• _The request_
Restate the entries below word for word, omitting nothing.

• _Material_
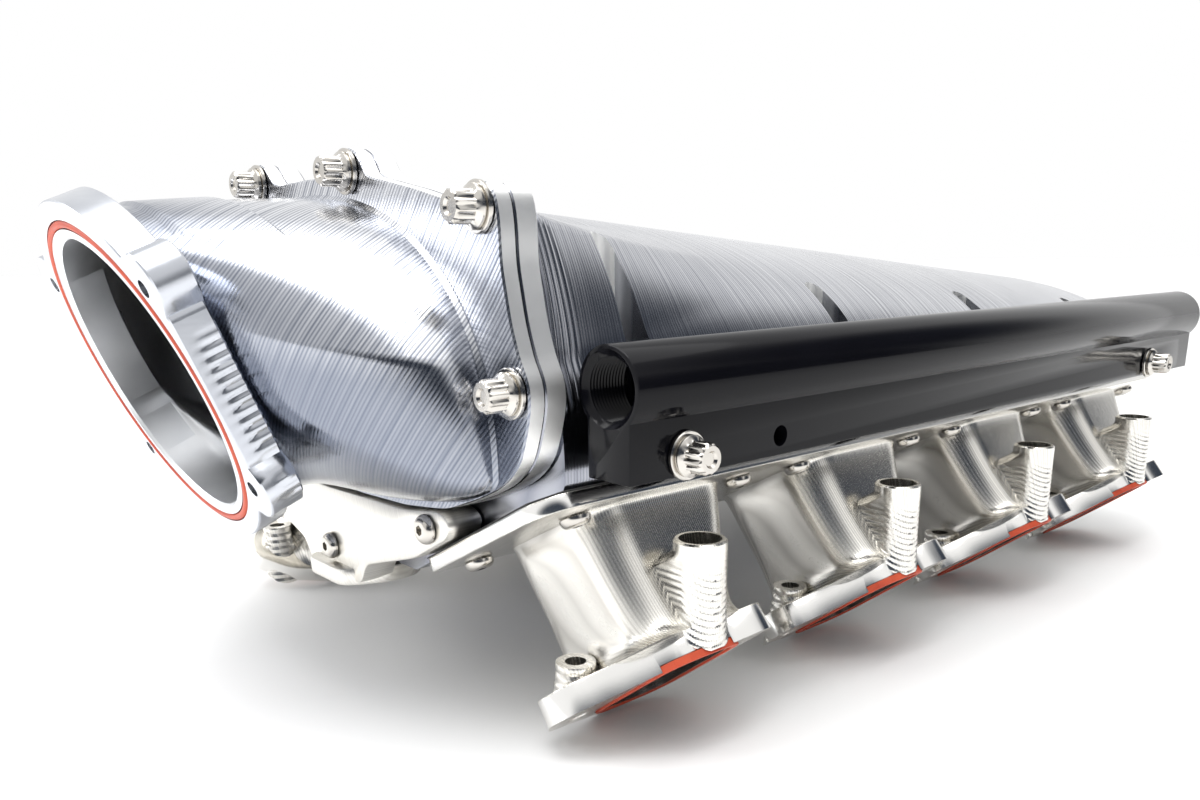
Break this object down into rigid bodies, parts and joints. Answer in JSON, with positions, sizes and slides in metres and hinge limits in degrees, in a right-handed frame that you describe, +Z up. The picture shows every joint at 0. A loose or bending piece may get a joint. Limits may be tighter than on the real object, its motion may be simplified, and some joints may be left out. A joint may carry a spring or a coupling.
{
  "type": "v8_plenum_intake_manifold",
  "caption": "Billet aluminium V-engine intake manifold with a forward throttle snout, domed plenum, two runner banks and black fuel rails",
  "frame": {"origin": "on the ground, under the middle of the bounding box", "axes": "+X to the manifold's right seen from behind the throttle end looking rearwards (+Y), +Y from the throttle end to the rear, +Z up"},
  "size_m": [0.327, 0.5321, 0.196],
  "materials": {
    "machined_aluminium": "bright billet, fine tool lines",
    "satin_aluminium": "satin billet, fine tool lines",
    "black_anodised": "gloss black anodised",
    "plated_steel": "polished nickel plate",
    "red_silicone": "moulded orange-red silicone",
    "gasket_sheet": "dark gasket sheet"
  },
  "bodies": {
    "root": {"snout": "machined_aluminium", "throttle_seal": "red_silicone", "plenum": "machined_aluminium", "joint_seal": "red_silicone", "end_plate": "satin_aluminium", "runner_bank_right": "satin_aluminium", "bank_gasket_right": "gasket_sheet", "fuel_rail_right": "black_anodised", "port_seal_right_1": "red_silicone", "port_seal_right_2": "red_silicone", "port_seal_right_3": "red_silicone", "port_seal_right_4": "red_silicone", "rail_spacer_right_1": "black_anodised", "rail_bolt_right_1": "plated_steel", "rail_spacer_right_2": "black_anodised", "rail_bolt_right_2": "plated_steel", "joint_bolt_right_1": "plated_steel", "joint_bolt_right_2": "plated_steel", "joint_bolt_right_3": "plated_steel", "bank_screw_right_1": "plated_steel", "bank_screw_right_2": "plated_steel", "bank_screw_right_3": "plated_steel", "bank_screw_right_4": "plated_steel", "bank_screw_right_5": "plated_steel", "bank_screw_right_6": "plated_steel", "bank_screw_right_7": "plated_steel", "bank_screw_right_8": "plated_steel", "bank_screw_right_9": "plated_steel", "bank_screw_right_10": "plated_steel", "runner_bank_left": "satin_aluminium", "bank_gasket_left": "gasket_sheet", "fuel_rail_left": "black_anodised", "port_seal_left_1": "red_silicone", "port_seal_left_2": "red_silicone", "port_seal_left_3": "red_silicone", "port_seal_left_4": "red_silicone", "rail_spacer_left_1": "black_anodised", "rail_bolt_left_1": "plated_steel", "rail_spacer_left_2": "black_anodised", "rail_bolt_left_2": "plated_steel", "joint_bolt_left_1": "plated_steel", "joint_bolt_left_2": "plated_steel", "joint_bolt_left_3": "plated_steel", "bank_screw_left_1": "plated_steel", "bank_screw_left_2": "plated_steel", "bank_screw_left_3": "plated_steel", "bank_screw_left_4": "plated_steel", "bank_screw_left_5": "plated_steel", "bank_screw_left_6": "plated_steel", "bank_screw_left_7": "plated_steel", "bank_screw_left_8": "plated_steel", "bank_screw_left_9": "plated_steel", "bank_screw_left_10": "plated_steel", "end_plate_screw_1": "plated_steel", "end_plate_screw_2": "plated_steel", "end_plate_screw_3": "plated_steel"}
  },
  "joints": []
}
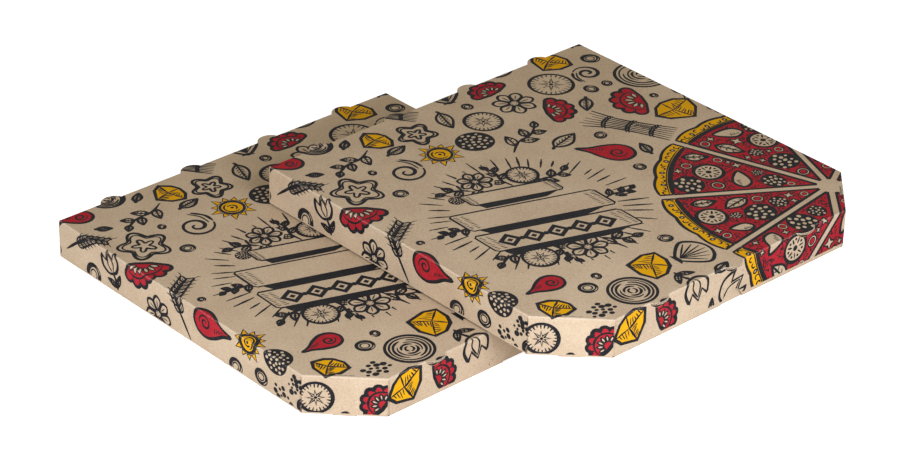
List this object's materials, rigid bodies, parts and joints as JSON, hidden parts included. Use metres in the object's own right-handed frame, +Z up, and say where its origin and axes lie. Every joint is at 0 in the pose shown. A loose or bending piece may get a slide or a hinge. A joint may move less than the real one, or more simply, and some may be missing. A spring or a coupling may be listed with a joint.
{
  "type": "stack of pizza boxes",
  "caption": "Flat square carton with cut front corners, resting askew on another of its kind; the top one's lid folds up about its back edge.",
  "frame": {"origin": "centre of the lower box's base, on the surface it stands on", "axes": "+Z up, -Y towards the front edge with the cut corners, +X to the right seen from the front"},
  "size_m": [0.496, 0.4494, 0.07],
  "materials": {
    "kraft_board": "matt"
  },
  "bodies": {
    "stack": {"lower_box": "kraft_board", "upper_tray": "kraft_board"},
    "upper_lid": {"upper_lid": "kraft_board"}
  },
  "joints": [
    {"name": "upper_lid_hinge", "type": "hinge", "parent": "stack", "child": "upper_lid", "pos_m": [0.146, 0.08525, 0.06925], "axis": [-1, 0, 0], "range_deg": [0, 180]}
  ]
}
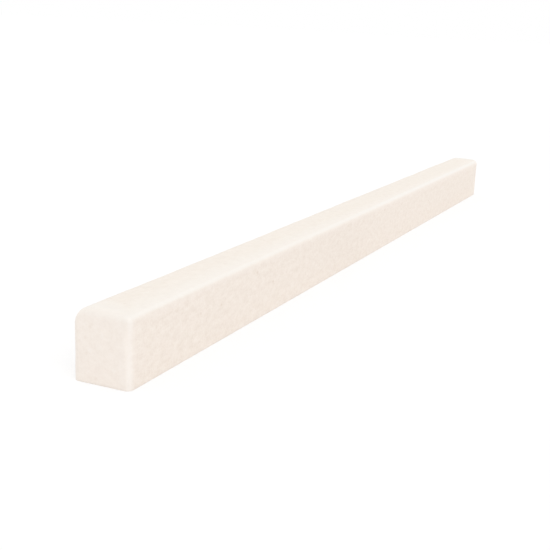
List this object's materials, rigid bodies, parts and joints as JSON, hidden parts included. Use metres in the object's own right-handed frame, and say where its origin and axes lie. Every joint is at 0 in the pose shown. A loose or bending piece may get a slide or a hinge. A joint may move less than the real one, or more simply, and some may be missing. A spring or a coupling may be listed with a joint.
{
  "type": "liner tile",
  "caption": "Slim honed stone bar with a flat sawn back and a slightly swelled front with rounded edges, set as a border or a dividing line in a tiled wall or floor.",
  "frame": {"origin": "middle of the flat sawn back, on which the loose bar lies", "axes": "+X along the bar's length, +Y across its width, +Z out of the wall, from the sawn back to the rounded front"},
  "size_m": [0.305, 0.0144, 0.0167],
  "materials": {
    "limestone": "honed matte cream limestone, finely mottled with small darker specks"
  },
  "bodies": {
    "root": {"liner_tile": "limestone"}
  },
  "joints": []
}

• _Correct result_
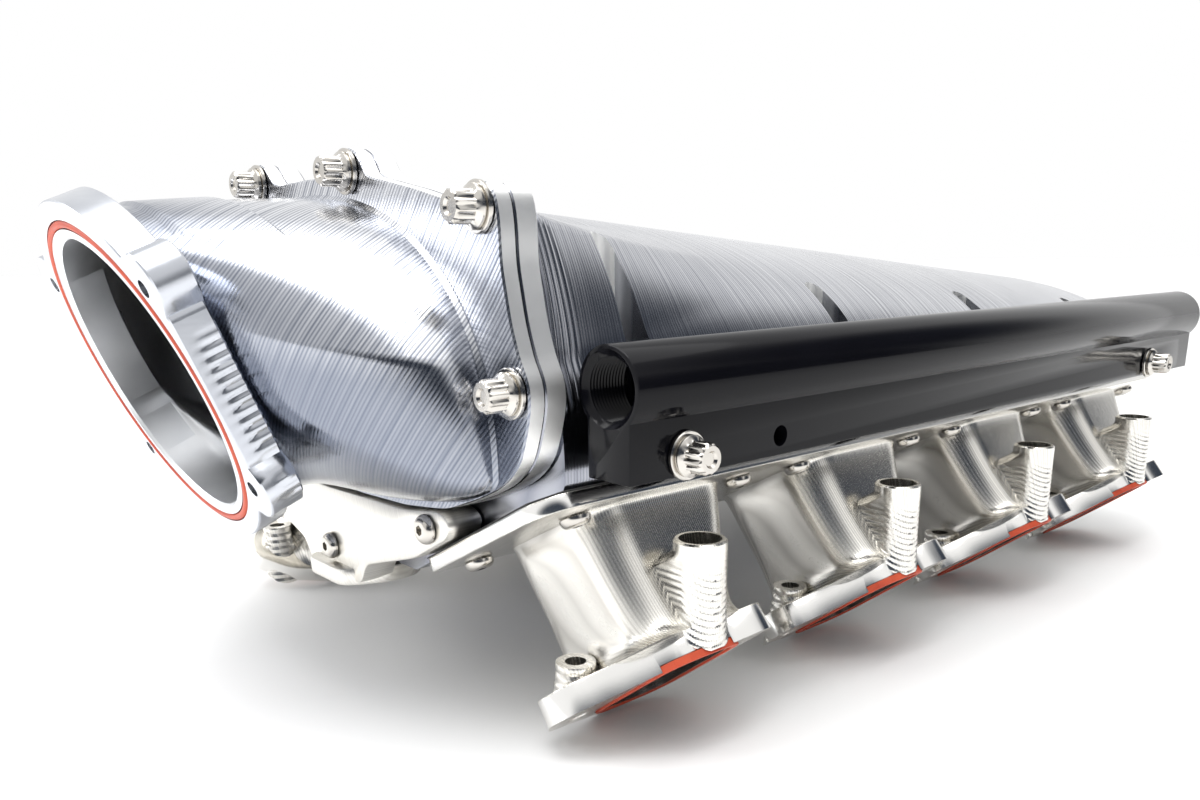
Break this object down into rigid bodies, parts and joints. Answer in JSON, with positions, sizes and slides in metres and hinge limits in degrees, in a right-handed frame that you describe, +Z up. The picture shows every joint at 0. A loose or bending piece may get a joint. Limits may be tighter than on the real object, its motion may be simplified, and some joints may be left out. A joint may carry a spring or a coupling.
{
  "type": "v8_plenum_intake_manifold",
  "caption": "Billet aluminium V-engine intake manifold with a forward throttle snout, domed plenum, two runner banks and black fuel rails",
  "frame": {"origin": "on the ground, under the middle of the bounding box", "axes": "+X to the manifold's right seen from behind the throttle end looking rearwards (+Y), +Y from the throttle end to the rear, +Z up"},
  "size_m": [0.327, 0.5321, 0.196],
  "materials": {
    "machined_aluminium": "bright billet, fine tool lines",
    "satin_aluminium": "satin billet, fine tool lines",
    "black_anodised": "gloss black anodised",
    "plated_steel": "polished nickel plate",
    "red_silicone": "moulded orange-red silicone",
    "gasket_sheet": "dark gasket sheet"
  },
  "bodies": {
    "root": {"snout": "machined_aluminium", "throttle_seal": "red_silicone", "plenum": "machined_aluminium", "joint_seal": "red_silicone", "end_plate": "satin_aluminium", "runner_bank_right": "satin_aluminium", "bank_gasket_right": "gasket_sheet", "fuel_rail_right": "black_anodised", "port_seal_right_1": "red_silicone", "port_seal_right_2": "red_silicone", "port_seal_right_3": "red_silicone", "port_seal_right_4": "red_silicone", "rail_spacer_right_1": "black_anodised", "rail_bolt_right_1": "plated_steel", "rail_spacer_right_2": "black_anodised", "rail_bolt_right_2": "plated_steel", "joint_bolt_right_1": "plated_steel", "joint_bolt_right_2": "plated_steel", "joint_bolt_right_3": "plated_steel", "bank_screw_right_1": "plated_steel", "bank_screw_right_2": "plated_steel", "bank_screw_right_3": "plated_steel", "bank_screw_right_4": "plated_steel", "bank_screw_right_5": "plated_steel", "bank_screw_right_6": "plated_steel", "bank_screw_right_7": "plated_steel", "bank_screw_right_8": "plated_steel", "bank_screw_right_9": "plated_steel", "bank_screw_right_10": "plated_steel", "runner_bank_left": "satin_aluminium", "bank_gasket_left": "gasket_sheet", "fuel_rail_left": "black_anodised", "port_seal_left_1": "red_silicone", "port_seal_left_2": "red_silicone", "port_seal_left_3": "red_silicone", "port_seal_left_4": "red_silicone", "rail_spacer_left_1": "black_anodised", "rail_bolt_left_1": "plated_steel", "rail_spacer_left_2": "black_anodised", "rail_bolt_left_2": "plated_steel", "joint_bolt_left_1": "plated_steel", "joint_bolt_left_2": "plated_steel", "joint_bolt_left_3": "plated_steel", "bank_screw_left_1": "plated_steel", "bank_screw_left_2": "plated_steel", "bank_screw_left_3": "plated_steel", "bank_screw_left_4": "plated_steel", "bank_screw_left_5": "plated_steel", "bank_screw_left_6": "plated_steel", "bank_screw_left_7": "plated_steel", "bank_screw_left_8": "plated_steel", "bank_screw_left_9": "plated_steel", "bank_screw_left_10": "plated_steel", "end_plate_screw_1": "plated_steel", "end_plate_screw_2": "plated_steel", "end_plate_screw_3": "plated_steel"}
  },
  "joints": []
}
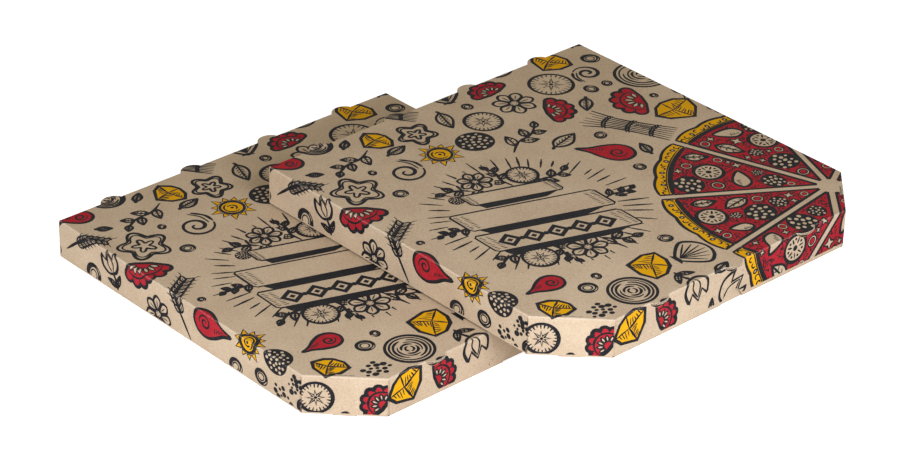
List this object's materials, rigid bodies, parts and joints as JSON, hidden parts included. Use metres in the object's own right-handed frame, +Z up, and say where its origin and axes lie. Every joint is at 0 in the pose shown. A loose or bending piece may get a slide or a hinge. A joint may move less than the real one, or more simply, and some may be missing. A spring or a coupling may be listed with a joint.
{
  "type": "stack of pizza boxes",
  "caption": "Flat square carton with cut front corners, resting askew on another of its kind; the top one's lid folds up about its back edge.",
  "frame": {"origin": "centre of the lower box's base, on the surface it stands on", "axes": "+Z up, -Y towards the front edge with the cut corners, +X to the right seen from the front"},
  "size_m": [0.496, 0.4494, 0.07],
  "materials": {
    "kraft_board": "matt"
  },
  "bodies": {
    "stack": {"lower_box": "kraft_board", "upper_tray": "kraft_board"},
    "upper_lid": {"upper_lid": "kraft_board"}
  },
  "joints": [
    {"name": "upper_lid_hinge", "type": "hinge", "parent": "stack", "child": "upper_lid", "pos_m": [0.146, 0.08525, 0.06925], "axis": [-1, 0, 0], "range_deg": [0, 180]}
  ]
}
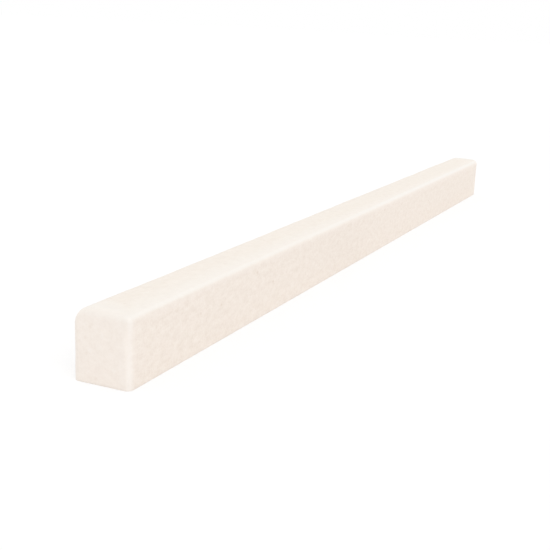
List this object's materials, rigid bodies, parts and joints as JSON, hidden parts included. Use metres in the object's own right-handed frame, and say where its origin and axes lie. Every joint is at 0 in the pose shown. A loose or bending piece may get a slide or a hinge. A joint may move less than the real one, or more simply, and some may be missing. A spring or a coupling may be listed with a joint.
{
  "type": "liner tile",
  "caption": "Slim honed stone bar with a flat sawn back and a slightly swelled front with rounded edges, set as a border or a dividing line in a tiled wall or floor.",
  "frame": {"origin": "middle of the flat sawn back, on which the loose bar lies", "axes": "+X along the bar's length, +Y across its width, +Z out of the wall, from the sawn back to the rounded front"},
  "size_m": [0.305, 0.0144, 0.0167],
  "materials": {
    "limestone": "honed matte cream limestone, finely mottled with small darker specks"
  },
  "bodies": {
    "root": {"liner_tile": "limestone"}
  },
  "joints": []
}